The advantages are obvious – so what might be the disadvantages? And, more importantly, what exactly are the chemical and biological barriers to vaccinating with an oral drug? Echoing Majeed, Tucker comments on the difficulties caused by “the low pH of the stomach. That destroys a lot of proteins and large biologicals like viruses. Some of the biological barriers [also] include immune recognition in the intestine. The intestine’s primary function is to intake food and turn it into energy, not to mount an immune response.” But he is confident that Vaxart has found ways around these problems.

“We solved the low pH problem by putting an enteric coating on our vaccine tablets [which] stays intact at low pH solution [thus protecting the contents from acid] and then falls apart at neutral pH, allowing the vaccine to come in contact with intestinal cells,” he says. “We solved the immune recognition problem by co-expressing a double-stranded RNA adjuvant with our protein target.

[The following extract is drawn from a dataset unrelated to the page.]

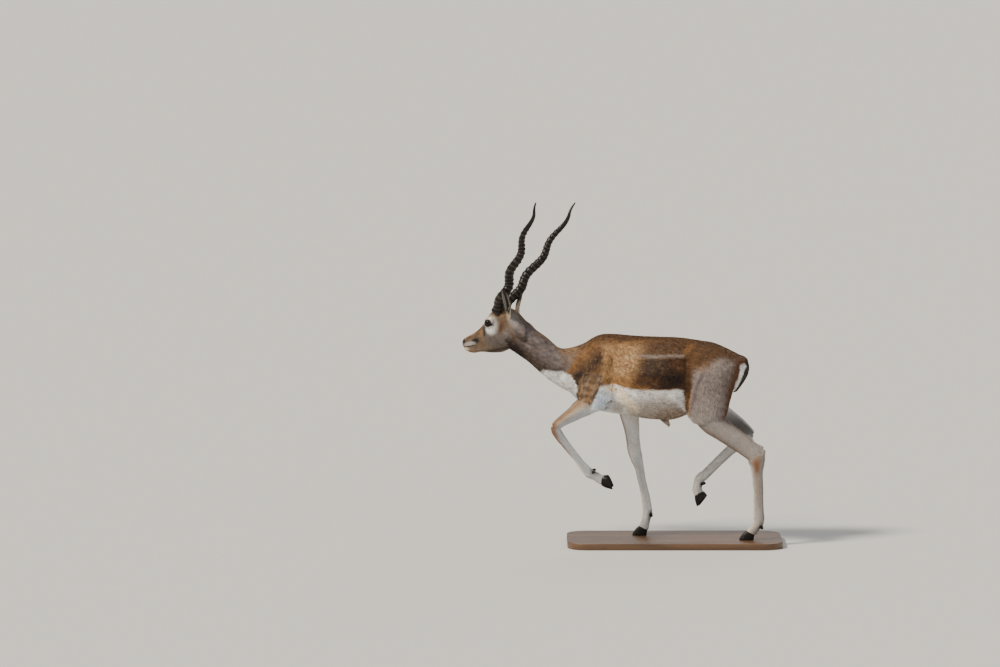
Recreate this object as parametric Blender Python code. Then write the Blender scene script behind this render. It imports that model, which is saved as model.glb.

This dsRNA tells the immune system to pay attention, create an immune response and develop memory so you’ll be protected if you ever ‘see’ the protein again.”

Then, there are potential issues around the traceability of an oral vaccine. “There is a concern,” as Majeed notes, “that people might be given an oral vaccine to take later but not actually use it (as sometimes happens with medication for other medical conditions).” Even if people did take it, “how do you prove you took the vaccine without a band-aid on your arm and a professional certifying that they gave you a jab?” Tucker asks. “There are technologies out there that could be used, but it’s not as simple.”

McManus, however, is confident that proof of vaccination should not pose a problem. “Every child in the UK has a vaccine record, and [one of] the vaccines that they get is oral [rotavirus],” he points out, “so why should it be any different [with a Covid-19 vaccine]? It’s a healthcare intervention so you’d keep a record of it.” If we can get oral vaccines made and approved, then healthcare systems in the most developed countries like the UK and the US should be sufficiently capable of keeping track of them through barcodes, safe chain custody, biological standards and detailed patient records.

Unfortunately, it does not look like we will get an oral vaccine anytime soon. Tucker optimistically estimates that Vaxart “could be in a position to request emergency use authorisation in about a year”, but even he has to admit that “this depends on what’s happening with new variants and outbreaks”.

Yet, if our lives are going to be marked out by biannual Covid-19 vaccine boosters, then the development of a pill seems like an important step, not only for those with trypanophobia, not only for neurodiverse groups, and not only for children, but for all of us. An oral solution may not be the magic pill that solves the vaccine question, but it will certainly sugarcoat it.

Jim McManus’s article states that fear of needles plays a role in the lack of vaccine uptake.
Vaxart’s oral vaccine has fared well in tests, even showing advantages over the standard Covid-19 jab.